Performance Comparison of Integrated Navigation System for Different Configurations

Global positioning systems (GPS) position is determined from the distance measurements to four or more satellites with good geometry. Autonomous vehicles can utilize GPS navigation under open sky areas. However, GPS signal is degraded/denied in urban areas due to satellite signal blockage, multipath, and interference. A suite of multiple types of sensors with distinct strengths is required to achieve localization and positioning for autonomous operation. This paper is a review of a multi-sensor system with different configurations. Two types of the reduced inertial sensor system (RISS) were utilized: Odometer-based RISS/GPS and Frequency Modulated Continuous Wave Radar-based RISS/GPS. The Radar-based RISS/GPS navigation system performance is then evaluated by adding Magnetometer measurements.
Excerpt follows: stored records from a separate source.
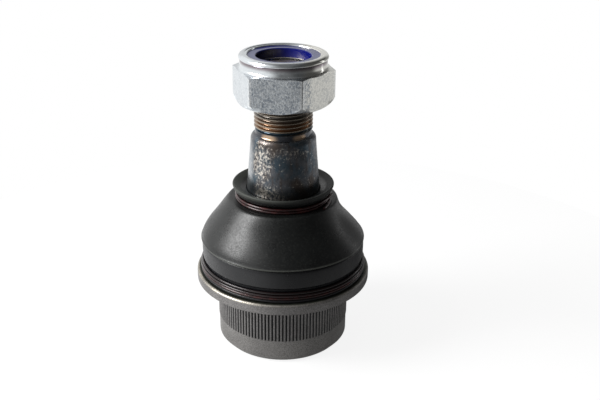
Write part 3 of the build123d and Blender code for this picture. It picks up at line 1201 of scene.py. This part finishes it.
@dataclass
class LockNut:
    """The hexagon nut: chamfered corners, and a collar whose bead is rolled over the insert."""

    across_flats: float = 33.2
    turn: float = -9.9
    edge_bevel: float = 0.33
    edge_bevel_steps: int = 4
    bottom: float = 97.1
    hex_top: float = 110.4
    bottom_round: float = 5.6
    bottom_round_start: float = -67.0
    bottom_round_end: float = -17.0
    bottom_round_steps: int = 8
    envelope_spare: float = 0.1
    envelope_skin: float = 0.001
    top_face_radius: float = 16.3
    top_angle: float = 11.0
    bore_radius: float = 11.05
    countersink: float = 1.0
    pocket_radius: float = 14.7
    pocket_bottom: float = 111.1
    pocket_top: float = 114.75
    rim_radius: float = 13.3
    segments: int = 180
    finish: Finish = field(default_factory=ZincPlate)

    def hexagon(self) -> bpy.types.Object:
        """Extrudes the hexagon, rounds its upright edges and turns its corners off at both ends.

        Returns:
            The hexagon without its collar and bore.
        """
        corner = self.across_flats / math.sqrt(3)
        bpy.ops.object.select_all(action="DESELECT")
        bpy.ops.mesh.primitive_circle_add(
            vertices=6,
            radius=corner * MM,
            fill_type="NGON",
            location=(0.0, 0.0, self.bottom * MM),
            rotation=(0.0, 0.0, math.radians(self.turn - 30.0)),
        )
        piece = bpy.context.object
        piece.name = piece.data.name = "nut"
        bpy.ops.object.transform_apply(location=True, rotation=True, scale=True)
        bpy.ops.object.mode_set(mode="EDIT")
        bpy.ops.mesh.select_all(action="SELECT")
        rise = (0.0, 0.0, (self.hex_top - self.bottom) * MM)
        bpy.ops.mesh.extrude_region_move(TRANSFORM_OT_translate={"value": rise})
        bpy.ops.mesh.select_mode(type="EDGE")
        bpy.ops.mesh.select_all(action="DESELECT")
        bpy.ops.object.mode_set(mode="OBJECT")
        places = piece.data.vertices
        for edge in piece.data.edges:
            low, high = (places[i].co for i in edge.vertices)
            edge.select = abs(low.z - high.z) > MM
        bpy.ops.object.mode_set(mode="EDIT")
        bpy.ops.mesh.bevel(
            offset=self.edge_bevel * MM, segments=self.edge_bevel_steps, affect="EDGES"
        )
        Bench.close_up(1e-7)
        outer = corner + self.envelope_spare
        start, end = math.radians(self.bottom_round_start), math.radians(self.bottom_round_end)
        centre = (
            outer - self.bottom_round * math.cos(end),
            self.bottom - self.bottom_round * math.sin(start),
        )
        drop = (corner - self.top_face_radius) * math.tan(math.radians(self.top_angle))
        envelope = Bench.turn(
            "nut_envelope",
            [
                Ring(1.0, self.bottom + self.envelope_skin),
                *arc_rings(
                    centre,
                    self.bottom_round,
                    self.bottom_round_start,
                    self.bottom_round_end,
                    self.bottom_round_steps,
                ),
                Ring(outer, self.hex_top - drop),
                Ring(self.top_face_radius, self.hex_top - self.envelope_skin),
                Ring(1.0, self.hex_top - self.envelope_skin),
            ],
            self.segments,
            Ends.CAPPED,
        )
        Bench.cut(piece, envelope, "INTERSECT")
        return piece

    def collar(self) -> bpy.types.Object:
        """Turns the collar: a flared foot, a plain wall and the rolled bead."""
        outline = (
            (12.0, 109.0), (17.25, 110.0), (17.2, 110.2), (16.85, 110.34), (16.5, 110.56),
            (16.25, 110.85), (16.12, 111.25), (16.05, 112.0), (16.02, 113.1), (15.98, 113.5),
            (16.1, 113.66), (16.3, 113.86), (16.42, 114.15), (16.42, 114.5), (16.3, 114.82),
            (16.05, 115.12), (15.7, 115.34), (15.25, 115.46), (14.85, 115.49), (14.5, 115.4),
            (14.3, 115.24), (14.1, 115.2), (13.85, 115.24), (13.6, 115.22), (13.4, 115.08),
            (13.25, 114.8), (13.0, 114.6),
        )
        rings = [Ring(radius, height) for radius, height in outline]
        return Bench.turn("nut_collar", rings, self.segments, Ends.CAPPED)

    def bore(self) -> bpy.types.Object:
        """Turns the tool that cuts the bore and the insert's pocket."""
        rings = [
            Ring(self.bore_radius + self.countersink, self.bottom - 0.5),
            Ring(self.bore_radius + self.countersink, self.bottom),
            Ring(self.bore_radius, self.bottom + self.countersink),
            Ring(self.bore_radius, self.pocket_bottom),
            Ring(self.pocket_radius, self.pocket_bottom),
            Ring(self.pocket_radius, self.pocket_top),
            Ring(self.rim_radius, self.pocket_top),
            Ring(self.rim_radius, self.pocket_top + 1.5),
        ]
        return Bench.turn("nut_bore", rings, self.segments, Ends.CAPPED)

    def build(self) -> bpy.types.Object:
        """Models the nut and puts it in the place of its solid.

        Returns:
            The finished nut.
        """
        collar = self.collar()
        bore = self.bore()
        nut = self.hexagon()
        Bench.cut(nut, collar, "UNION")
        Bench.cut(nut, bore, "DIFFERENCE")
        Bench.smooth(nut, 24.0)
        Bench.coat(nut, self.finish.material())
        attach(nut, "nut")
        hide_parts("lock_nut")
        return nut


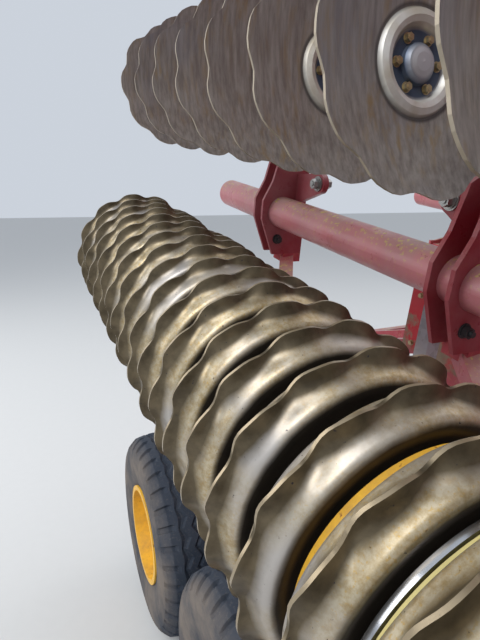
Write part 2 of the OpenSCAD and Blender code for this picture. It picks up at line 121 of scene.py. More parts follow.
# Shader helpers
class Nodes:
    """Builds one material's node tree from short calls."""

    def __init__(self, name, metal=0.0, rough=0.6):
        self.material = bpy.data.materials.new(name)
        self.material.use_nodes = True
        self.tree = self.material.node_tree
        self.shader = self.tree.nodes["Principled BSDF"]
        self.shader.inputs["Metallic"].default_value = metal
        self.shader.inputs["Roughness"].default_value = rough
        coords = self.tree.nodes.new("ShaderNodeTexCoord")
        self.place = coords.outputs["Object"]
        self.own_normal = coords.outputs["Normal"]

    def link(self, source, target):
        self.tree.links.new(source, target)

    def feed(self, socket, value):
        if isinstance(value, bpy.types.NodeSocket):
            self.link(value, socket)
        elif value is not None:
            socket.default_value = value

    def noise(self, scale, detail=4.0, rough=0.6, place=None):
        node = self.tree.nodes.new("ShaderNodeTexNoise")
        self.link(place or self.place, node.inputs["Vector"])
        node.inputs["Scale"].default_value = scale
        node.inputs["Detail"].default_value = detail
        node.inputs["Roughness"].default_value = rough
        return node.outputs["Fac"]

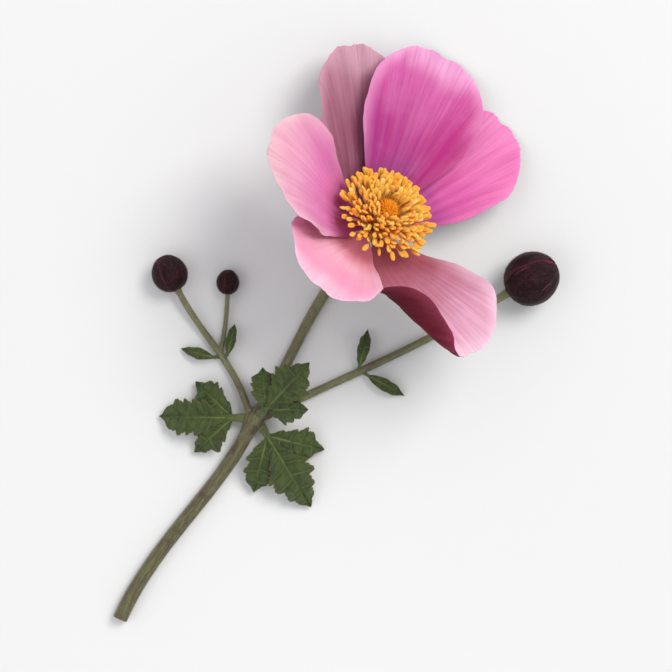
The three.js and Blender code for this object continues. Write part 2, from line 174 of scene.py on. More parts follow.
# ------------------------------------------------------------------ mesh building
class Mesh:
    """Gathers grids, strips and caps, with two UV maps, and becomes one Blender object."""

    def __init__(self):
        self.points, self.count = [], 0
        self.faces, self.uv_a, self.uv_b, self.mats = [], [], [], []

    def add_points(self, p):
        ids = self.count + np.arange(p.shape[0] * (p.shape[1] if p.ndim == 3 else 1))
        self.points.append(p.reshape(-1, 3))
        self.count += len(ids)
        return ids.reshape(p.shape[:-1])

    def quads(self, ids, a, b, mat=0, wrap=False):
        if wrap:
            ids = np.concatenate([ids, ids[:, :1]], 1)

        def corners(x):
            return np.stack([x[:-1, :-1], x[:-1, 1:], x[1:, 1:], x[1:, :-1]], 2)

        f = corners(ids).reshape(-1, 4)
        self.faces.append(f)
        self.uv_a.append(corners(a).reshape(-1, 2))
        self.uv_b.append(corners(b).reshape(-1, 2))
        self.mats.append(np.full(len(f), mat))

    def grid(self, p, a, b, mat=0, wrap=False):
        ids = self.add_points(p)
        self.quads(ids, a, b, mat, wrap)
        return ids

    def cap(self, ring, a, b, mat=0):
        self.faces.append(np.array(ring)[None, :])
        self.uv_a.append(np.array(a, float).reshape(-1, 2))
        self.uv_b.append(np.array(b, float).reshape(-1, 2))
        self.mats.append(np.full(1, mat))

    def tris(self, f, a, b, mat=0):
        self.faces.append(f)
        self.uv_a.append(a.reshape(-1, 2))
        self.uv_b.append(b.reshape(-1, 2))
        self.mats.append(np.full(len(f), mat))

    def sheet(self, front, back, a, b, mat_front=0, mat_back=1):
        """A closed thin body from its front and back grids, which share their borders' sides."""
        f = self.grid(front, a, b, mat_front)
        k = self.grid(back, a, b, mat_back)
        for rim in (np.s_[0, :], np.s_[-1, :], np.s_[:, 0], np.s_[:, -1]):
            self.quads(
                np.stack([f[rim], k[rim]]), np.stack([a[rim], a[rim]]), np.stack([b[rim], b[rim]]), mat_back
            )

    def build(self, name, materials, uv_names, nodes):
        pts = (np.concatenate(self.points) - ORIGIN) / 1000.0
        pts[:, 2] = np.maximum(pts[:, 2], 0.00001)
        loops = np.concatenate([f.reshape(-1) for f in self.faces])
        totals = np.concatenate([np.full(len(f), f.shape[1]) for f in self.faces])
        starts = np.concatenate([[0], np.cumsum(totals)[:-1]])
        me = bpy.data.meshes.new(name)
        me.vertices.add(len(pts))
        me.vertices.foreach_set("co", pts.astype(np.float32).ravel())
        me.loops.add(len(loops))
        me.loops.foreach_set("vertex_index", loops.astype(np.int32))
        me.polygons.add(len(totals))
        me.polygons.foreach_set("loop_start", starts.astype(np.int32))
        me.polygons.foreach_set("material_index", np.concatenate(self.mats).astype(np.int32))
        for label, values in zip(uv_names, (self.uv_a, self.uv_b)):
            layer = me.uv_layers.new(name=label)
            layer.data.foreach_set("uv", np.concatenate(values).astype(np.float32).ravel())
        for m in materials:
            me.materials.append(m)
        me.update(calc_edges=True)
        me.validate()
        bm = bmesh.new()
        bm.from_mesh(me)
        bmesh.ops.recalc_face_normals(bm, faces=bm.faces)
        bm.to_mesh(me)
        bm.free()
        me.shade_smooth()
        obj = bpy.data.objects.new(name, me)
        bpy.context.scene.collection.objects.link(obj)
        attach(obj, "root")
        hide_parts(*nodes)
        return obj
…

Fast Orthogonal Search (FOS) nonlinear error modeling is employed for residual non-linear position errors modeling associated with the Magnetometer / Radarbased RISS /GPS positioning solution to improve the results further. During the availability of the GPS, FOS established the non-linear error model. In degraded/denied GPS environments such as urban canyons, the FOS-based non-linear error model operates in prediction mode to estimate the position errors associated with the Magnetometer / Radar-based RISS /GPS, thus providing improved positioning performance. These system configurations were evaluated for an actual road test trajectory for a GPS outage of 300 seconds to examine the performance. The results show that the system configurations play a significant role in improving positioning accuracy.